If you hear about someone having the same kind of problem, do not hesitate to contact me.
I won't need to add any other sleds to this enclosure, so this solution is fine for me. But I am still curious about the real origin of the problem.
Thank you all for your help.
On the fan speed running high; Does it matter which one is installed first? Does the issue follow the blade or does it not matter which one is installed first?
See if you have the current BIOS:
Dell Power Edge Server BIOS C6320P Version 2.3.0
Release date : 06 Feb 2020
Was this working normally before and just started doing this? Was anything changed before this started?
Has anything changed on the hardware like added memory?
Are there any hardware issues on either blade?
Please let me know and I'll be happy to assist you.
Than you for your answer.
Indeed, we tried to change the order we plug the blades in. Apparently, the problem only show up when we plug both blades, it does not depend on the order nor the slots used in the chassis.
The 2 BIOS are version 2.3.0.
This machine never worked properly except with only one blade plugged in.
There is indeed one change in the hardware :
We had to add a cable in each blade to connect the blades to our SSD front bay. There is no disk attached on the blades, each of them use an SSD from the chassis.
This makes the iDRAC unable to locate the disk in the "Storage" section apparently. But we can boot our OS from the blades, everything seems to work as expected.
We use standard Intel SSDs bought from DELL with the machine.
Do you think this may me related ?
Thank you again.
That hardware change might have caused this. There is unsupported hardware or near-maximum hardware configuration that can be cause fan issues. Can you try a simple step at first with doing drain flea power? because I'm seeing this RAC0501 warning at the screenshot.
While not sure, there may be an issue with the iDRAC firmware. Have you performed the iDRAC update recently or have the fans started running at maximum speed after the iDRAC update? We once solved it by rollingback to the previous version because the iDRAC update caused the fans to run at maximum speed. In generally fan issues solve after release new iDRAC&LCC FW versions for poweredge servers.
Let us know if it helps.
Nothing new after draining the flea power. It was worth a try though.
I recently did the iDRAC 22.214.171.124 update, hoping it would solve the problem. So we already had the problem with the previous version (126.96.36.199).
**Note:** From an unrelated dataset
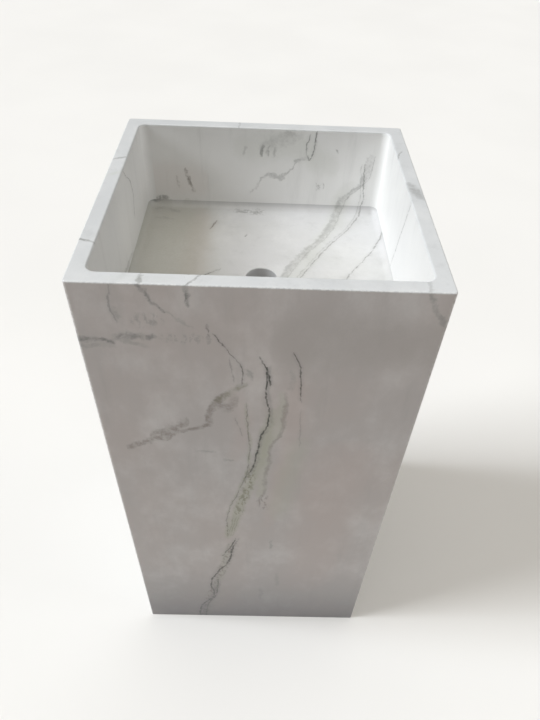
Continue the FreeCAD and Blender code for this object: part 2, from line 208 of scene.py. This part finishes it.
def marble(name, veins, light, shade, foot_shade=0.3, outer_shade=0.85):
    """Polished white marble: clouds, streaks, the given veins, crystals, eased edges, painted shade at the
    foot.
    The last two arguments set how strong the painted shade at the foot is, and how much painted shade
    darkens the outer face against the bowl's side of the same slab."""
    g = Nodes(name)
    place = g.place()
    straight = coordinates(g, place)
    on_rim = g.map(straight["z"], HEIGHT - 0.0022, HEIGHT - 0.0006)
    clouds = g.noise(g.stretched(place, (1.0, 1.0, 0.6)), 6.0, 5.0, 0.6, 0.3).outputs[0]
    cloudy = g.map(clouds, 0.3, 0.7)
    # Painted shade: the outer faces turn to a darker white than the bowl's side of the same slab.
    outside = g.map(outward(g, straight), HALF - 0.004, HALF - 0.001, 0.0, outer_shade)
    body = g.mix(outside, g.mix(cloudy, light, shade), OUTER_SHADED_WHITE)
    # The rim top keeps its own tones; against the bowl walls of the same slab they are painted shade on the
    # key-lit top.
    colour = g.mix(on_rim, body, g.mix(cloudy, RIM_WHITE, RIM_GREY))
    milk = g.noise(g.stretched(place, (1.0, 1.0, 0.7)), 17.0, 5.0, 0.62).outputs[0]
    colour = g.mix(g.map(milk, 0.40, 0.85, 0.0, 0.25), colour, BRIGHT)
    streaks = g.noise(g.stretched(place, (48.0, 48.0, 5.0)), 1.0, 4.0, 0.65).outputs[0]
    colour = g.mix(g.map(streaks, 0.5, 0.85, 0.0, 0.16), colour, SLATE)
    fine = warped(g, warped(g, place, 48.0, 0.0070, 4.0), 210.0, 0.0045, 3.0)
    loose = warped(g, warped(g, place, 34.0, 0.016, 4.0), 170.0, 0.008, 3.0)
    crack_where = coordinates(g, fine)
    smudge_where = coordinates(g, loose)
    specks = g.noise(place, 300.0, 3.0, 0.7).outputs[0]
    grains = g.noise(g.stretched(fine, (1.0, 1.0, 0.45)), 230.0, 3.0, 0.6).outputs[0]
    patches = g.noise(loose, 75.0, 4.0, 0.65).outputs[0]
    breaks = g.noise(place, 95.0, 3.0, 0.6).outputs[0]
    ragged = g.math("MULTIPLY", g.map(patches, 0.34, 0.58, 0.3, 1.0), g.map(specks, 0.3, 0.7, 0.7, 1.0))
    # For each kind of vein: the warped place that it is drawn in, its texture and its halo.
    kinds = {
        "crack": (crack_where, g.map(breaks, 0.34, 0.56, 0.3, 1.0), 0.16),
        "smudge": (smudge_where, ragged, 0.0),
        "grain": (smudge_where, g.map(grains, 0.47, 0.62), 0.0),
        "tint": (smudge_where, g.map(specks, 0.2, 0.8, 0.75, 1.0), 0.0),
        "rim": (crack_where, g.math("MULTIPLY", ragged, on_rim), 0.0),
    }
    for vein in veins:
        where, breakup, halo = kinds[vein.kind]
        colour = g.mix(vein_mask(g, where, breakup, halo, vein), colour, vein.colour)
    crystals = g.noise(place, 1100.0, 2.0, 0.5).outputs[0]
    colour = g.mix(g.map(crystals, 0.35, 0.75, 0.0, 0.06), colour, SLATE)
    arris = edge_mask(g, straight)
    worn = g.math("MULTIPLY", arris, g.map(specks, 0.4, 0.62))
    colour = g.mix(g.math("MULTIPLY", worn, 0.5), colour, MILKY)
    # Painted shade at the foot: the stone darkens towards a blue grey near the floor, in patches, most on
    # the front slab.
    foot_shade_depth = g.map(milk, 0.25, 0.6, 0.58 * foot_shade, 0.75 * foot_shade)
    foot = g.math("MULTIPLY", g.map(straight["z"], -0.04, 0.26, 1.0, 0.0), foot_shade_depth)
    g.set("Base Color", g.mix(foot, colour, FOOT_SHADE_BLUE))
    smears = g.noise(place, 14.0, 4.0, 0.6).outputs[0]
    rough = g.map(smears, 0.1, 0.9, 0.29, 0.41, smooth=False)
    g.set("Roughness", g.math("ADD", rough, g.math("MULTIPLY", arris, 0.16)))
    g.shader.inputs["IOR"].default_value = 1.49
    height = g.math("ADD", g.noise(place, 26.0, 2.0, 0.5).outputs[0], g.math("MULTIPLY", specks, 0.12))
    height = g.math("SUBTRACT", height, g.math("MULTIPLY", worn, 0.25))
    g.bump(height, 0.05, 0.0006)
    return g.material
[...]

For the hardware change, I tried to remove both SATA cables to the front panel, so the machines don't have access to any disk and stay in the BIOS. But the problem remains. (Even after draining the flea power).
Thank you for helping 🙂
Thanks for info, and sorry for continuing problem remains. I'm digging our articles and try to find out what causes this issue. I assume you didn't upgrade any memory or change memory slot, did you? I have seen a similar situation for C6525 model. I'm asking this because such an additional memory can also cause the wrong memory population to increase the high speed fan idle conditions.
No problem, it is already great to have some help / feedback.
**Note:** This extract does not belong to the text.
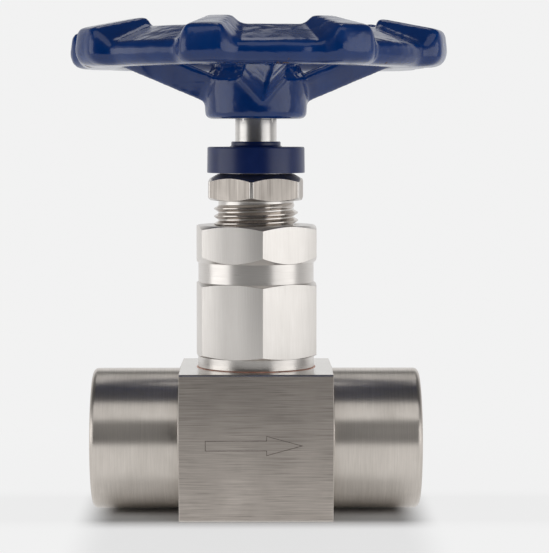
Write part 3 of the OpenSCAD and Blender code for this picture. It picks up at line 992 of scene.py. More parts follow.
@dataclass
class ValveBlock(SubAssembly):
    """The block with both turned ends, its ports and the flow arrow."""

    shoulder: float = 20.5
    shoulder_fall: float = 0.7
    shoulder_reach: float = 29.0
    chamfer: float = 0.5
    end_radius: float = 18.5
    end_rounding: float = 1.4
    fillet: float = 0.5
    port_radius: float = 10.3
    port_depth: float = 16.0
    port_chamfer: float = 1.0
    drill_angle: float = 118.0
    passage_radius: float = 3.0
    seat_radius: float = 2.5
    seat_chamfer: float = 1.7
    chamber_radius: float = 7.5
    chamber_drop: float = 2.0
    outlet_rise: float = 2.0
    inlet_drop: float = 10.5
    spigot_radius: float = 13.55
    spigot_floor: float = 24.8
    thread_pitch: float = 25.4 / 14
    thread_turns: float = 7.4
    thread_root: float = 0.12
    thread_crest: float = 0.95
    thread_taper: float = 1 / 32
    gauge_depth: float = 8.0
    arrow_ends: tuple[float, float, float] = (-13.1, 2.6, 12.1)
    arrow_height: float = 19.75
    arrow_halves: Pair = (1.35, 2.6)
    arrow_line: float = 0.17
    arrow_thickness: float = 0.03
    arrow_proud: float = 0.012
    bored_reach: float = 18.0
    bored_floor: float = 3.0
    finish_margin: float = 0.3
    top_margin: float = 0.1

    def __post_init__(self) -> None:
        """Reads the extents of the block from the frame."""
        self.low, self.high = span("body")
        self.axis = self.high.z / 2

    def _block(self) -> BMesh:
        """Makes the square block.

        Returns:
            The block with its long edges chamfered and its shoulders turned.
        """
        half = self.shoulder + 1
        block = box((-half, self.low.y, self.low.z), (half, self.high.y, self.high.z))
        long_edges = [e for e in block.edges if abs((e.verts[0].co - e.verts[1].co).x) > 1]
        bmesh.ops.bevel(block, geom=long_edges, offset=self.chamfer * math.sqrt(2), offset_type="WIDTH",
                        affect="EDGES", segments=1, profile=0.5, material=-1)
        reach = math.hypot(self.high.y, self.axis) + 1
        flat = self.shoulder - self.shoulder_fall
        outline = [(0, -self.shoulder), (reach, -flat), (reach, flat), (0, self.shoulder)]
        turned = lay_along_x(lathe(outline), self.axis)
        block = carve(block, turned, Cut.KEEP_COMMON)
        bmesh.ops.dissolve_limit(block, angle_limit=math.radians(1), verts=block.verts, edges=block.edges)
        return break_edges(block, self.deburred)

    def _barrel(self) -> BMesh:
        """Makes the two round ends.

        Returns:
            One bar through the block.
        """
        half, radius = self.high.x, self.end_radius
        root = self.shoulder - self.shoulder_fall * radius / self.shoulder_reach
        wide = radius + self.fillet
        corners = [(0, -half, 0), (radius, -half, self.end_rounding), (radius, -root, self.fillet),
                   (wide, -root, 0), (wide, root, 0), (radius, root, self.fillet),
                   (radius, half, self.end_rounding), (0, half, 0)]
        return lay_along_x(lathe(soften(corners, 6), steps=180), self.axis)

    def _port(self) -> BMesh:
        """Makes the cutter of a port.

        Returns:
            The cutter, with its mouth upwards.
        """
        mouth, radius = self.high.x, self.port_radius
        floor = mouth - self.port_chamfer - self.port_depth
        tip = floor - radius / math.tan(math.radians(self.drill_angle / 2))
        outline = [(0, mouth + 1), (radius + self.port_chamfer + 1, mouth + 1),
                   (radius, mouth - self.port_chamfer), (radius, floor), (0, tip)]
        return lathe(outline, steps=120)

    def _port_thread(self) -> BMesh:
        """Makes the thread of a port.

        Returns:
            The tapered ridge, with its wide end upwards.
        """
        pitch, root = self.thread_pitch, self.port_radius + self.thread_root
        start = self.high.x - self.port_chamfer - 0.2 - self.thread_turns * pitch
        section = ridge_section(root, self.port_radius - self.thread_crest, pitch, start)
        ridge = helix(section, pitch, self.thread_turns, 0.1, fade=0.5)
        for vert in ridge.verts:
            radius = radius_of(vert)
            if radius < root - 0.02:
                lean = (self.gauge_depth - (self.high.x - vert.co.z)) * self.thread_taper
                widen(vert, (radius + lean) / radius)
        return ridge

    def _bores(self) -> list[BMesh]:
        """Makes the cutters of the inside.

        Returns:
            The chamber with the seat, the outlet and the inlet.
        """
        floor, foot, top = self.axis - self.chamber_drop, self.axis - self.inlet_drop, self.high.z + 1
        seat, room, spigot = self.seat_radius, self.chamber_radius, self.spigot_radius
        chamber = lathe([(0, foot - 1), (seat, foot - 1), (seat, floor - self.seat_chamfer),
                         (seat + self.seat_chamfer, floor), (room, floor), (room, self.spigot_floor),
                         (spigot, self.spigot_floor), (spigot, top), (0, top)], steps=96)
        run = self.high.x - self.port_chamfer - self.port_depth - 2
        outlet = lay_along_x(rod(self.passage_radius, 0, run, 48), self.axis + self.outlet_rise)
        inlet = rod(self.passage_radius, 0, math.hypot(run, self.inlet_drop), 48)
        rotate(inlet, -math.atan2(run, self.inlet_drop), "Y")
        move(inlet, z=foot)
        return [chamber, outlet, inlet]

    def _finish_of(self, face: BMFace) -> int:
        """Picks the finish of a face.

        Args:
            face: The face.

        Returns:
            0 for the block's faces, 1 for its turned ends, 2 for ports and bores, 3 for its top.
        """
        middle, normal = face.calc_center_median(), face.normal
        from_flow = math.hypot(middle.y, middle.z - self.axis)
        from_stem = math.hypot(middle.x, middle.y)
        margin, top = self.finish_margin, self.high.z - self.top_margin
        inside = abs(middle.x) < self.bored_reach and self.bored_floor < middle.z < top
        bored = inside and from_stem < self.spigot_radius + margin
        if bored or from_flow < self.port_radius + margin:
            return 2
        within = abs(middle.x) < self.shoulder
        bevelled = abs(abs(normal.y) - abs(normal.z)) < 0.2 and abs(middle.y) > self.high.y - self.chamfer
        if within and bevelled or normal.z > 0.99 and middle.z > top:
            return 3
        flat = max(abs(normal.y), abs(normal.z)) > 0.99 or abs(normal.x) < 0.2
        outside = from_flow > self.end_radius + margin
        upright, level = abs(abs(middle.y) - self.high.y), abs(abs(middle.z - self.axis) - self.axis)
        return 0 if flat and (outside or within and (upright < 0.8 or level < 0.4)) else 1

    def _arrow(self) -> BMesh:
        """Makes the flow arrow on the front face.

        Returns:
            Its thin outline.
        """
        left, neck, tip = self.arrow_ends
        shaft, head = self.arrow_halves
        corners = [(left, -shaft), (neck, -shaft), (neck, -head), (tip, 0), (neck, head), (neck, shaft),
                   (left, shaft)]
        arrow = bmesh.new()
        verts = [arrow.verts.new((x, self.low.y, self.arrow_height + z)) for x, z in corners]
        face = arrow.faces.new(verts)
        face.normal_update()
        bmesh.ops.inset_individual(arrow, faces=[face], thickness=self.arrow_line, use_even_offset=True)
        bmesh.ops.delete(arrow, geom=[face], context="FACES_ONLY")
        bmesh.ops.solidify(arrow, geom=arrow.faces[:], thickness=self.arrow_thickness)
        bmesh.ops.recalc_face_normals(arrow, faces=arrow.faces)
        lowest = min(v.co.y for v in arrow.verts)
        move(arrow, y=self.low.y - self.arrow_proud - lowest)
        return arrow

    def build(self) -> None:
        """Builds and dresses the block, its port threads and the arrow."""
        shape = carve(self._block(), self._barrel(), Cut.ADD)
        ports = [lay_along_x(self._port(), self.axis, mirrored) for mirrored in (False, True)]
        for tool in (*ports, *self._bores()):
            shape = carve(shape, tool, Cut.TAKE_AWAY)
        finishes = ["block_face", "turned_end", "port", "block_top"]
        self.finish_piece("valve_block", shape, finishes, "block_steel", ["body"], self._finish_of,
                          sharp=25)
        for name, mirrored in (("inlet_thread", True), ("outlet_thread", False)):
            thread = lay_along_x(self._port_thread(), self.axis, mirrored)
            self.finish_piece(name, thread, ["port"], "block_steel", weighted=False)
        self.finish_piece("flow_arrow", self._arrow(), ["laser_mark"], "block_steel", weighted=False)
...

We did not add memory, nor change the slots in use.
Do you think it could be interesting to remove all the RAM modules to try without ?
That would be a good test to try. Leave one DIMM per processor. Check results.
You may take them down to minimum to post, see if the fans are normal and put things back a little at a time until you find the faulting component:
Minimum configuration to POST
One power supply unit
One Processor (CPU) (minimum for troubleshooting)
One Memory Module (DIMM) installed in the socket A1
Please let me know your results
I just tried, with minimum config to post. And I even changed the RAM module remaining in each blade, to make sure those are not responsible.
So, I only see 2 possibilities:
1. The fan control card does not understand something that happens when we plug 2 blades with this config, but it does not come from 1 specific blade. Only the combination triggers the problem.
2. From what I read, the fan speed is sent by the iDRAC to the fan control card. If that is true, what if the 2 iDRAC disagree on the value to set ? They have the exact same version and settings in the FAN section though.
Please check the LifeCycle log for any errors reported. You can see this log in the DRAC or in the LifeCycle Controller by choosing F10 on boot up.
Can you confirm all fans are working?
A fan failure or temperature that is too high in the system will result in a notification from the BMC and the remaining fans will ramp to 100% duty cycle.
Try swapping the fans to get a good reseat - remove fan 1, move all other fans down one and put fan 1 in the last slot.